On December 4, a contingent of the army’s counter-insurgency unit, 21 Para Special Forces, killed six civilians and injured two others – all residents of Oting village in the state’s Mon district bordering Myanmar – while they were returning home in a pick-up van after working at a coal mine. The security forces apparently ‘mistook’ them for militants.
On the same day, seven other civilians died after they were shot by that unit at Oting a little after the first incident. On December 5, two persons succumbed to their injuries from that shooting.
The aftermath of the December 4 killings and injuries to civilians had led to violent clashes in Mon on December 5, resulting in two more death of civilians. During the clashes, in which a 1,000-strong angry group set on fire a portion of the Assam Rifles camp in Mon, and also vandalised the Konyak Union office located nearby, several civilians were injured in firing by security forces in that incident too.
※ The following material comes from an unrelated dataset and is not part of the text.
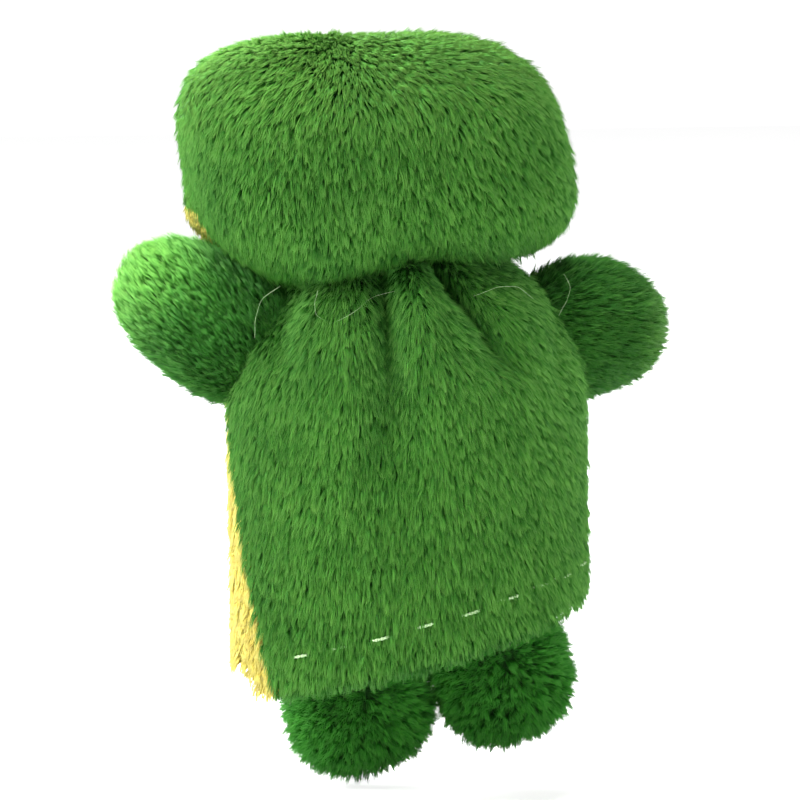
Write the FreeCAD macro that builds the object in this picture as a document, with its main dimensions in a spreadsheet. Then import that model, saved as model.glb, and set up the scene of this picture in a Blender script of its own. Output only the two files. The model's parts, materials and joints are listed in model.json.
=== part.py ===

Eight others, including an army man, were killed in subsequent clashes between the force and villagers.
Union home minister Amit Shah had told the Lok Sabha that the incident was a case of “mistaken identity”. He had said that the army had received information on the movement of insurgents in Mon and ’21 Para Commando’ unit had laid an ambush. A vehicle was signalled to stop but it tried to speed away. Suspecting the presence of insurgents in the vehicle, the security personnel opened fire, leading to the death of six of its eight occupants, Shah said.
He had said that the security forces fired in self-defence.
Nagaland is under the Armed Forces (Special Powers) Act – AFSPA – which gives considerable immunity to security forces conducting operations against insurgents. The incident led to a growing demand from politicians and several civil society groups to immediately remove AFSPA from northeastern states.